─── SOURCE DATA ───
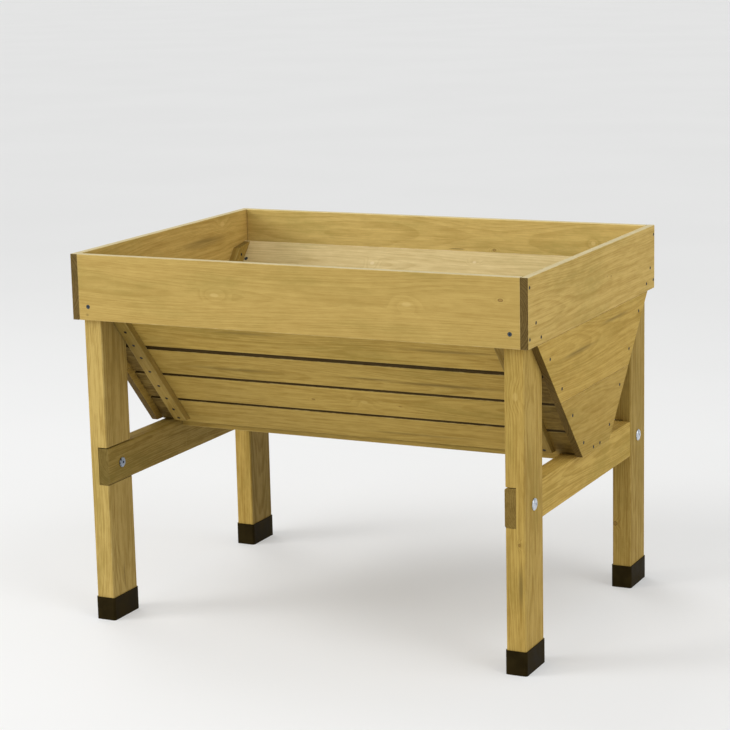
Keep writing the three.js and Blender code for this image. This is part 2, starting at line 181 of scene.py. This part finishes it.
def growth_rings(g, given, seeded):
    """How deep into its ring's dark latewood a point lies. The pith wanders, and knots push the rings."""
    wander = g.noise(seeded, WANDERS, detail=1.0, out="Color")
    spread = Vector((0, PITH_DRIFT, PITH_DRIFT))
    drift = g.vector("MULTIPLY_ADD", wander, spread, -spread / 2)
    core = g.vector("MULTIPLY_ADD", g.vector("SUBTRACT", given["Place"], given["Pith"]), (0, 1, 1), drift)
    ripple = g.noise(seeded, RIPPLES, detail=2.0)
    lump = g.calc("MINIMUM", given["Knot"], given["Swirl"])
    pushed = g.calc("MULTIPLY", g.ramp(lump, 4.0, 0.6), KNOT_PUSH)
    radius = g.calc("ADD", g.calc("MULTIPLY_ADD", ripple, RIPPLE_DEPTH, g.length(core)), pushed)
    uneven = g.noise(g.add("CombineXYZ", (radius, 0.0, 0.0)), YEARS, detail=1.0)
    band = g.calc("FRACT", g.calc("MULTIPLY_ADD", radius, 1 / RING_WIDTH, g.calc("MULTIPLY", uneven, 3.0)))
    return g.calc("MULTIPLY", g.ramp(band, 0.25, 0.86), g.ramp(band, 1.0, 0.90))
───
Return every line exactly.

* WRITTEN SOLUTION:
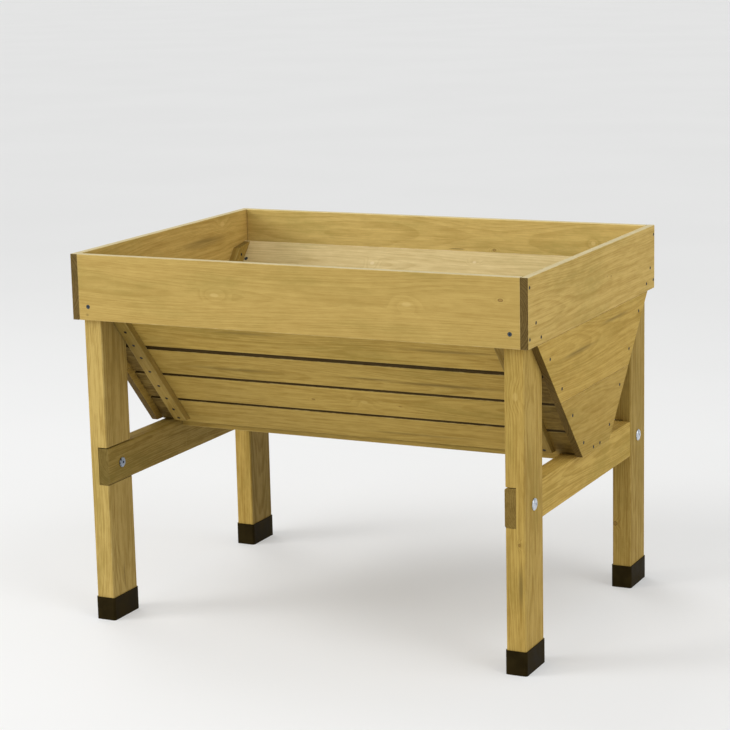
Keep writing the three.js and Blender code for this image. This is part 2, starting at line 181 of scene.py. This part finishes it.
def growth_rings(g, given, seeded):
    """How deep into its ring's dark latewood a point lies. The pith wanders, and knots push the rings."""
    wander = g.noise(seeded, WANDERS, detail=1.0, out="Color")
    spread = Vector((0, PITH_DRIFT, PITH_DRIFT))
    drift = g.vector("MULTIPLY_ADD", wander, spread, -spread / 2)
    core = g.vector("MULTIPLY_ADD", g.vector("SUBTRACT", given["Place"], given["Pith"]), (0, 1, 1), drift)
    ripple = g.noise(seeded, RIPPLES, detail=2.0)
    lump = g.calc("MINIMUM", given["Knot"], given["Swirl"])
    pushed = g.calc("MULTIPLY", g.ramp(lump, 4.0, 0.6), KNOT_PUSH)
    radius = g.calc("ADD", g.calc("MULTIPLY_ADD", ripple, RIPPLE_DEPTH, g.length(core)), pushed)
    uneven = g.noise(g.add("CombineXYZ", (radius, 0.0, 0.0)), YEARS, detail=1.0)
    band = g.calc("FRACT", g.calc("MULTIPLY_ADD", radius, 1 / RING_WIDTH, g.calc("MULTIPLY", uneven, 3.0)))
    return g.calc("MULTIPLY", g.ramp(band, 0.25, 0.86), g.ramp(band, 1.0, 0.90))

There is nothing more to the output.